- What to produce -
Reproduce the full listing that appears beneath this instruction exactly.

◆ ◆ ◆

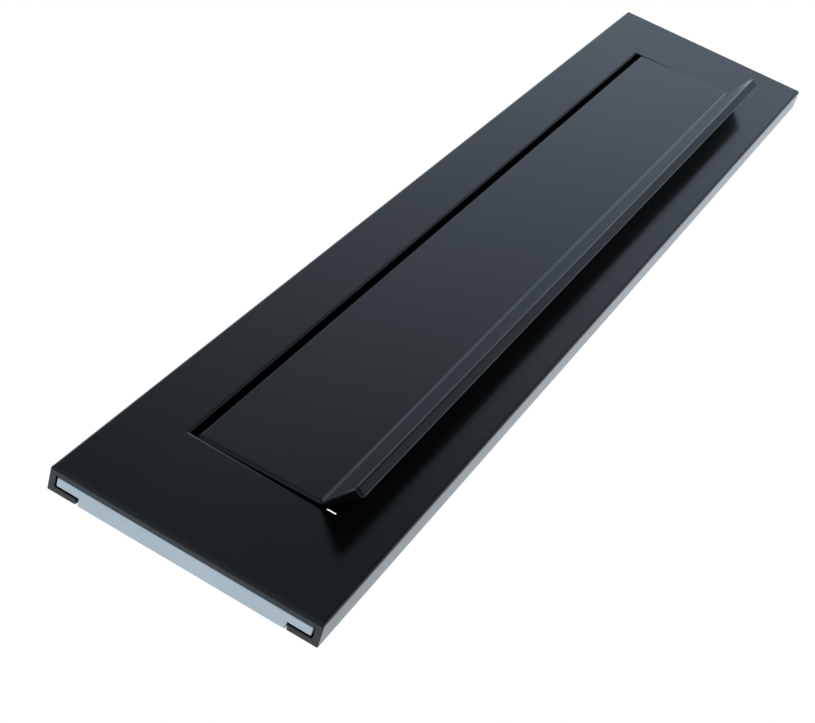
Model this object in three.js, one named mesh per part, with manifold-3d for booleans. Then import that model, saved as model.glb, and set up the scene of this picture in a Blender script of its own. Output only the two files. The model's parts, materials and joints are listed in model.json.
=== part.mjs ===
// A letter plate for a door: a channel-shaped cover with a long aperture, and a sprung flap with a finger lip.
// Millimetres. X runs along the plate, the front faces -Y, the hinge side is up (+Z).
// The origin is the middle of the upper return flange's back face, which meets the door.

import * as THREE from 'three';
import { mergeVertices } from 'three/addons/utils/BufferGeometryUtils.js';
import Module from 'manifold-3d';

const wasm = await Module();
wasm.setup();

// Cover: a channel profile with the aperture cut through its face.
const LENGTH = 400;
const WIDTH = 80;
const DEPTH = 8;
const FACE_WALL = 2.4;
const WALL = 2;
const RETURN_REACH = 9;
const FRONT_RADIUS = 1.1;
const BACK_RADIUS = 0.25;
const INNER_RADIUS = 0.2;
const UPPER_TIP_RADIUS = 0.9;
const LOWER_TIP_RADIUS = 0.35;
const CUT_END_RADIUS = 0.35;
const FRONT_END_REACH = 0.95;
const FRONT_END_DROP = 1.25;
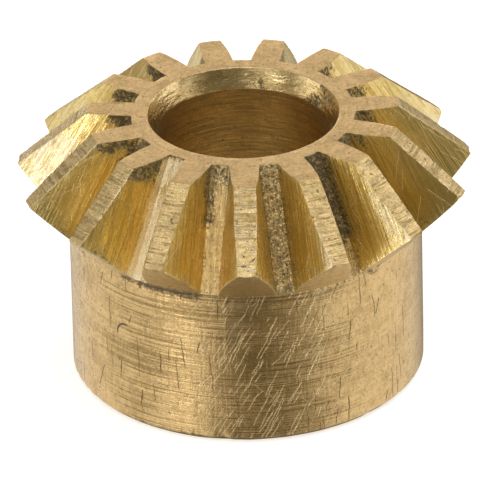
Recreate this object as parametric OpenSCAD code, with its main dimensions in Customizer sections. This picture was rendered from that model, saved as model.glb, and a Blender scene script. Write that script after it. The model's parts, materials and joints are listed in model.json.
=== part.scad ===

◆ ◆ ◆

- Task result -
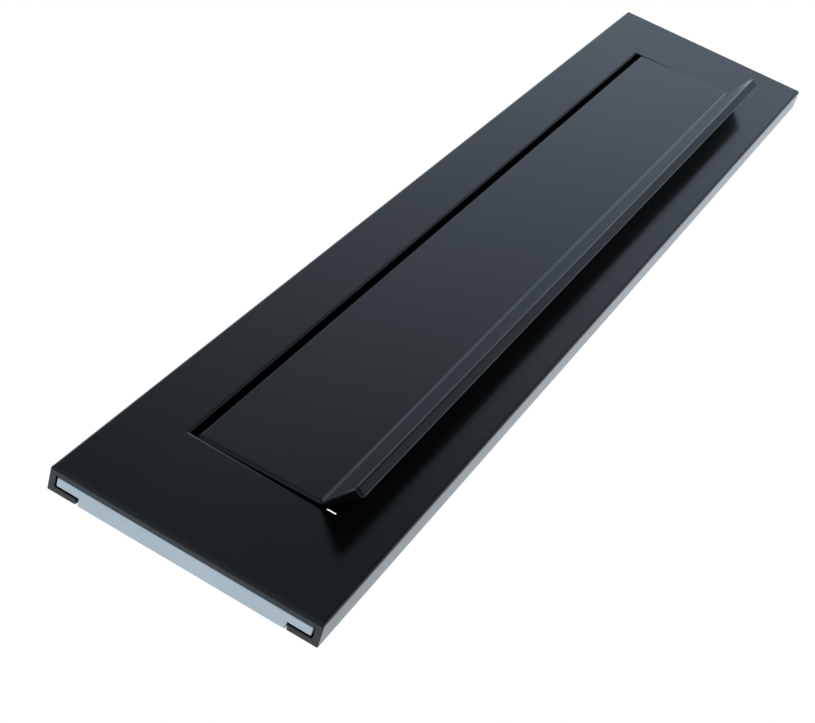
Model this object in three.js, one named mesh per part, with manifold-3d for booleans. Then import that model, saved as model.glb, and set up the scene of this picture in a Blender script of its own. Output only the two files. The model's parts, materials and joints are listed in model.json.
=== part.mjs ===
// A letter plate for a door: a channel-shaped cover with a long aperture, and a sprung flap with a finger lip.
// Millimetres. X runs along the plate, the front faces -Y, the hinge side is up (+Z).
// The origin is the middle of the upper return flange's back face, which meets the door.

import * as THREE from 'three';
import { mergeVertices } from 'three/addons/utils/BufferGeometryUtils.js';
import Module from 'manifold-3d';

const wasm = await Module();
wasm.setup();

// Cover: a channel profile with the aperture cut through its face.
const LENGTH = 400;
const WIDTH = 80;
const DEPTH = 8;
const FACE_WALL = 2.4;
const WALL = 2;
const RETURN_REACH = 9;
const FRONT_RADIUS = 1.1;
const BACK_RADIUS = 0.25;
const INNER_RADIUS = 0.2;
const UPPER_TIP_RADIUS = 0.9;
const LOWER_TIP_RADIUS = 0.35;
const CUT_END_RADIUS = 0.35;
const FRONT_END_REACH = 0.95;
const FRONT_END_DROP = 1.25;
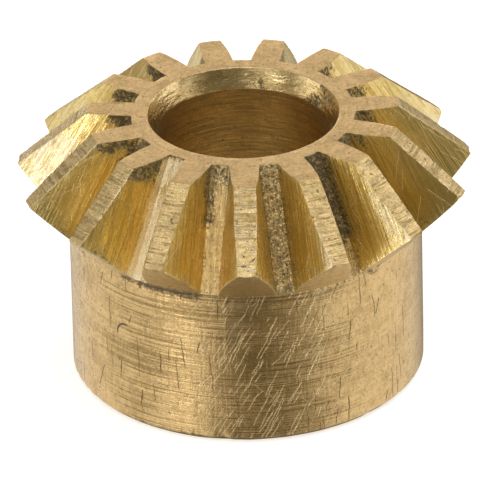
Recreate this object as parametric OpenSCAD code, with its main dimensions in Customizer sections. This picture was rendered from that model, saved as model.glb, and a Blender scene script. Write that script after it. The model's parts, materials and joints are listed in model.json.
=== part.scad ===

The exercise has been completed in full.